There’s something mesmerising about watching Ailsa Craig emerging from the mist. The island isn’t moving at all, but the constantly changing cloud gives the illusion of her creeping forwards. Trips to this bit of Scotland always include a visit to Ballentrae and further along, Girvan. I could stay on this stretch of the Ayrshire coast all day, in all weathers. In fog, in misty rain, in low cloud, I’m comforted to know Ailsa Craig is there, exactly where she belongs. Eventually I’ll witness how she looks in the perfect sunset of a clear day. I don’t mind waiting, fortunately.
Music has always figured in my life. I grew up with the beat
of a juke box resonating from the pub downstairs, the radio, or wireless as it
used to be when we listened to the Light Programme, and my mum’s records. We
would set them up together, six or eight, I can’t remember exactly, but they
sat at the top, held in place until it was time to drop on to the turntable. I
knew all these 45s. Before I could read I could recognise each record and
decide which order we would play them from Billy Fury, Anthony Newley, Cliff
Richard and many more. Tommy Steele’s Little White Bull would be put back on
for Singing Time on the flip side. A favourite was Misty, Johnny Mathis.
Years pass. My mum passed, too. I have my own place, my own
records and with some reluctance, I learnt to play piano in my childhood and in
a strange way, an hour or two playing Chopin or Mozart can bring comfort. There’s
a film out called ‘Play Misty for Me’ with Clint Eastwood. I loved it and
wished my mum could have seen it, for the song and to see how well Rowdy Yates
was doing.
Many more years pass. We’re into CDs – not moved into MP3s
or whatever – anyway, the radio is always on keeping music in the air. There’s
a box of records in the attic. I still have my mum’s 45s. Some are older than
me, or pretty close, and Misty will be in there. Cherished.
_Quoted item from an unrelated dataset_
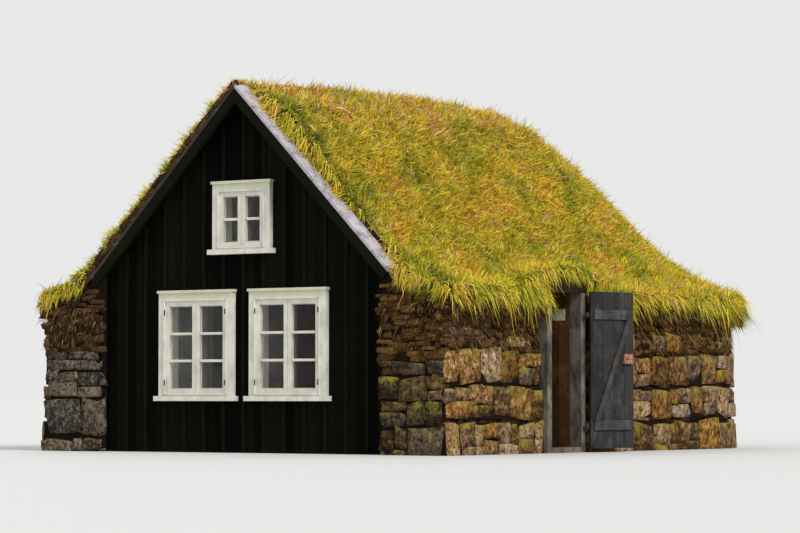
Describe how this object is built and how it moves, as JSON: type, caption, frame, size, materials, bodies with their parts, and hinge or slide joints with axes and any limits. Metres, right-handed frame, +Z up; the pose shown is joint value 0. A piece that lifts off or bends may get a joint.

I’m as helpless as a kitten up a tree
And I feel like I’m clinging to a cloud
I can’t understand,
I get misty, just holding your hand.
Walk my way,
And a thousand violins begin to play
Or it might be the sound of your hello
That music I hear,
I get misty the moment you’re near.
You can say that you’re leading me on
But it’s just what I want you to do,
Don’t you notice how hopelessly I’m lost
That’s why I’m following you.
On my own,
Would I wander through this wonderland alone
Never knowing my right foot from my left,
My hat from my glove,
I’m too misty, and too much in love.
Lyrics by Johnny Burke
Music by Errol Garner
Thanks for reading, Pam x
4 comments:
I enjoyed this. Play Misty For Me is a favourite movie of mine.
I loved the photograph, the way you described Ailsa Craig in the mist, the nostalgic evocation of stacking and playing 45s. Would your mum really have enjoyed 'Play Misty For Me'? It's quite a violent 'slasher' movie. (Maybe I do mums a mis-service.) But undeniably Rowdy Yates has done well.
Thank you. A lovely read, and I've got the song running round my head now. 😉
I was once in Finland to meet my Finnish girlfriend ( that relates to Steve's blog about lost loves ) and I went to see Play Misty for Me. It had subtitles in Finnish and Swedish that took up a third of the screen.